>> start

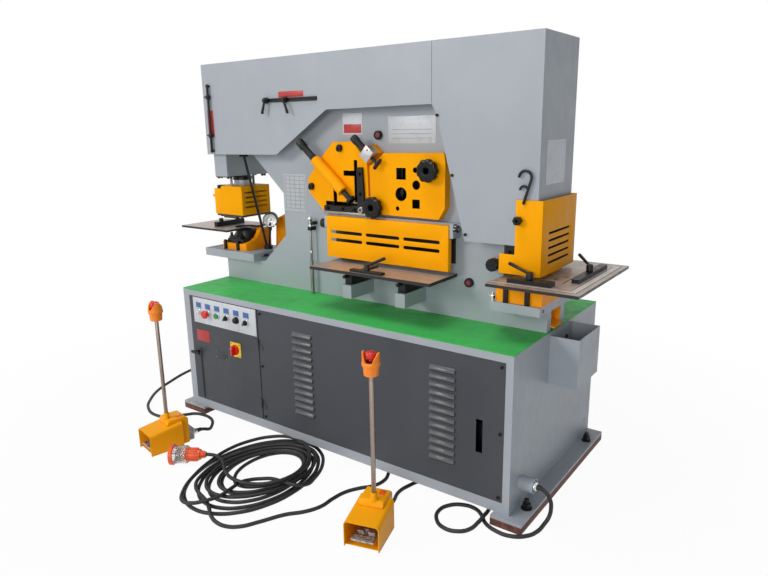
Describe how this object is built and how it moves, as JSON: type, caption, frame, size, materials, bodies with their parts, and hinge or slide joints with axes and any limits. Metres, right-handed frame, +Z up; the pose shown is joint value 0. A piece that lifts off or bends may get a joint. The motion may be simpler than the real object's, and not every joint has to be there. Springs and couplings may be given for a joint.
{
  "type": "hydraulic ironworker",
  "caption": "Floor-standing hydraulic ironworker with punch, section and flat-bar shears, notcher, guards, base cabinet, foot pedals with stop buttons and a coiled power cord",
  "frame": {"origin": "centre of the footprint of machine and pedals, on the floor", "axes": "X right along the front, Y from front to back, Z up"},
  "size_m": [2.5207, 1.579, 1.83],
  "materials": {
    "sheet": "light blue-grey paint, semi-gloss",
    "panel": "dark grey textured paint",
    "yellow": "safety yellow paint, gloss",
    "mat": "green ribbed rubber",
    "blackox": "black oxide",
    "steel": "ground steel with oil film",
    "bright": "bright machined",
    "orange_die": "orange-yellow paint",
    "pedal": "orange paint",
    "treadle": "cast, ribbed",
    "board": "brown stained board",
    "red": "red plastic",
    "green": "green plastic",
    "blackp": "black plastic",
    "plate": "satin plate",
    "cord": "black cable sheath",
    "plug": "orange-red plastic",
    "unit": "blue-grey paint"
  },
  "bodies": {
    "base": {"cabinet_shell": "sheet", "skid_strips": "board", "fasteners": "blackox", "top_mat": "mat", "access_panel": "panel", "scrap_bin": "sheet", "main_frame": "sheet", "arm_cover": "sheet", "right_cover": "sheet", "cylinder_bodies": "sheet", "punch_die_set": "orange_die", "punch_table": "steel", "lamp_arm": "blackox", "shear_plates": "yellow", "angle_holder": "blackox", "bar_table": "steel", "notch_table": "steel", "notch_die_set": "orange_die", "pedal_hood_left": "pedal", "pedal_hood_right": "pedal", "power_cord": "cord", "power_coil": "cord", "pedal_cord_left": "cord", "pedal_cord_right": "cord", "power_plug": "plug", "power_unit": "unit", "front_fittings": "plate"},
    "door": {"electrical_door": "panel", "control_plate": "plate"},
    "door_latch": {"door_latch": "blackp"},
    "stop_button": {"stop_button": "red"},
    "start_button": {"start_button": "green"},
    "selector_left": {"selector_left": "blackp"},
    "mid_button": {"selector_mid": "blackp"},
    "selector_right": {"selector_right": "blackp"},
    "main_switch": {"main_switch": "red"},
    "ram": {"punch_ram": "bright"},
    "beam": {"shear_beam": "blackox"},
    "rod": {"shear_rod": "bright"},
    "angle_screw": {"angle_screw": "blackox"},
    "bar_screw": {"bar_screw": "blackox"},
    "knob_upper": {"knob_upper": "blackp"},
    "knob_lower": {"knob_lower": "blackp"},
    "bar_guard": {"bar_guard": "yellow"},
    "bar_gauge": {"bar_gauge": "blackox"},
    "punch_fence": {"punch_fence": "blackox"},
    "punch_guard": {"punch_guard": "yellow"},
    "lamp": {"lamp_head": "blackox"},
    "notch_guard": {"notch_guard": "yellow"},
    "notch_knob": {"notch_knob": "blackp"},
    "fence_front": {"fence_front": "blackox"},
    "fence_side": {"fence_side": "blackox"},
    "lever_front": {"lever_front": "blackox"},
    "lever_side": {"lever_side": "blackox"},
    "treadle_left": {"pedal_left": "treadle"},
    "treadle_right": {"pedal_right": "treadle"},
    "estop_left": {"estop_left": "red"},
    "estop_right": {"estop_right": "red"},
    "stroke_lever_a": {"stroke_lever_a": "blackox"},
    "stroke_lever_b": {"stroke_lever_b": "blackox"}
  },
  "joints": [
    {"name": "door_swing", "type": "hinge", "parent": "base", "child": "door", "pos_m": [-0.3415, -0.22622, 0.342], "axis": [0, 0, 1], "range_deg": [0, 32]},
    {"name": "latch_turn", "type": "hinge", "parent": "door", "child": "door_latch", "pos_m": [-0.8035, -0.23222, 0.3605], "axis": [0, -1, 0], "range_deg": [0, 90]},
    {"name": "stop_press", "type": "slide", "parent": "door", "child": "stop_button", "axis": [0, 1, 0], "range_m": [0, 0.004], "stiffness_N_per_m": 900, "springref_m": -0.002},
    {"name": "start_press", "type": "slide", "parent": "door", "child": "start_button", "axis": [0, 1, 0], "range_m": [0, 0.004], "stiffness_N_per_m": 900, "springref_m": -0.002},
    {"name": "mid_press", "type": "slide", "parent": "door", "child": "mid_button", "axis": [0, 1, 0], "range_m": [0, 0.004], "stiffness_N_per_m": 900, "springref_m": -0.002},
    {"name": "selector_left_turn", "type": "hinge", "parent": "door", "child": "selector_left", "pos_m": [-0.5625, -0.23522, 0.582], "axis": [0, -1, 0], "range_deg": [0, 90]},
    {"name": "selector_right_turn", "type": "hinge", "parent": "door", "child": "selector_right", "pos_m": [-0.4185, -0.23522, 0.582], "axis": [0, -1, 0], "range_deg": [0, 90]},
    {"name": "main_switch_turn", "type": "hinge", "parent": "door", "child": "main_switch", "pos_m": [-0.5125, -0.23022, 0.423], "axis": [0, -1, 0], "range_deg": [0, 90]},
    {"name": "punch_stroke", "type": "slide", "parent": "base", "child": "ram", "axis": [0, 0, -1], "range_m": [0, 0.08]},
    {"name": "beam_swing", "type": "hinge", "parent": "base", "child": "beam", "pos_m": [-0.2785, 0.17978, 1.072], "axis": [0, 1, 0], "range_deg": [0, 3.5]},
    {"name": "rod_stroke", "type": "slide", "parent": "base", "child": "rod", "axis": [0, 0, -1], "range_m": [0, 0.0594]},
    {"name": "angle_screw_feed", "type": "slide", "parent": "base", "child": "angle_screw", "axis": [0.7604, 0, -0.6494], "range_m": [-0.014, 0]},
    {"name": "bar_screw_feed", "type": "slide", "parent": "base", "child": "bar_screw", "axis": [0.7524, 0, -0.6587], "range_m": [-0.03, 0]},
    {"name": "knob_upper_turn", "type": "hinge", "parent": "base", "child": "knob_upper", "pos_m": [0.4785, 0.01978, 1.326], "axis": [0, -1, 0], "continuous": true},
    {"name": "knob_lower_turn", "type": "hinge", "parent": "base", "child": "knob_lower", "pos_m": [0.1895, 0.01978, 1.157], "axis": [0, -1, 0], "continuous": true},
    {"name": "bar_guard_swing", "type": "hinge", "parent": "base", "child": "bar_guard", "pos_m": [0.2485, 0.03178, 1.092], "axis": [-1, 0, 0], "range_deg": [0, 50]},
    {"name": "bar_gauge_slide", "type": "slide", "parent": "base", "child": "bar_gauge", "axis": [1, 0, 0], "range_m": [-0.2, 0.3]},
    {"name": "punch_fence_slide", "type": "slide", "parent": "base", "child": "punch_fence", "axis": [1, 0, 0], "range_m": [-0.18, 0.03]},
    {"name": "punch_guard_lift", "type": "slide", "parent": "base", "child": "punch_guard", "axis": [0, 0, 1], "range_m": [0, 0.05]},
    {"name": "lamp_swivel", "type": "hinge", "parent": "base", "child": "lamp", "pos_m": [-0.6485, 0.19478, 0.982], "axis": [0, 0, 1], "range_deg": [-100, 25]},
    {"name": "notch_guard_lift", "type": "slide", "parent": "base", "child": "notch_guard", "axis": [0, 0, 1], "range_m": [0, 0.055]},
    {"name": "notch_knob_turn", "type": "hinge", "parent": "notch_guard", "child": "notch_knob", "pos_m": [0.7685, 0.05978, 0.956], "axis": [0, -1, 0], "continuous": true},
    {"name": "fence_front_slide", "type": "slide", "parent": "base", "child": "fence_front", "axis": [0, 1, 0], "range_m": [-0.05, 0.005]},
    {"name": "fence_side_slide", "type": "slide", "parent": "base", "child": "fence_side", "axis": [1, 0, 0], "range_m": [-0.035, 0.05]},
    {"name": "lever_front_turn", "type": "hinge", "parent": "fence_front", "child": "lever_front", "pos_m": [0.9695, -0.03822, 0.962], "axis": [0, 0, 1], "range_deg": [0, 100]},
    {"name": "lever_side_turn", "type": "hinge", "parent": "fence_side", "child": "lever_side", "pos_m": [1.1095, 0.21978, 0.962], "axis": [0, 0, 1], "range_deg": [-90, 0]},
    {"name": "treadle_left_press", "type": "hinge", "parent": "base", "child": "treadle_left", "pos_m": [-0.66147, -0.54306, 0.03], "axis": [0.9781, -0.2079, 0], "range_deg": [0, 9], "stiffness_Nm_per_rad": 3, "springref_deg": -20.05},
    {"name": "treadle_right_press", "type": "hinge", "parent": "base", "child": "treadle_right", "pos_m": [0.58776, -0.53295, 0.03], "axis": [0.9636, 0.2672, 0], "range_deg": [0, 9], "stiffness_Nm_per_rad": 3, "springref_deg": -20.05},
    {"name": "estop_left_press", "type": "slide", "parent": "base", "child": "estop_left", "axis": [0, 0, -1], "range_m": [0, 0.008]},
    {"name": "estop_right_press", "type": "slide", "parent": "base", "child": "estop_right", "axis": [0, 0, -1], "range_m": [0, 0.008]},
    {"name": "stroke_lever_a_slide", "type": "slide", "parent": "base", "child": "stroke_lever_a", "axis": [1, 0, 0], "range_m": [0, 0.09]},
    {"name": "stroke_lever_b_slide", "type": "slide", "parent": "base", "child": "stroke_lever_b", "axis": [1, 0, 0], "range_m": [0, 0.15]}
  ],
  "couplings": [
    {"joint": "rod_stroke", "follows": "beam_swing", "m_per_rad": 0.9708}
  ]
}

>> end

_Instructions for the task_.
Check every line of the data, and copy the ones that contain "joints".

_Answer_.
Describe how this object is built and how it moves, as JSON: type, caption, frame, size, materials, bodies with their parts, and hinge or slide joints with axes and any limits. Metres, right-handed frame, +Z up; the pose shown is joint value 0. A piece that lifts off or bends may get a joint. The motion may be simpler than the real object's, and not every joint has to be there. Springs and couplings may be given for a joint.
  "joints": [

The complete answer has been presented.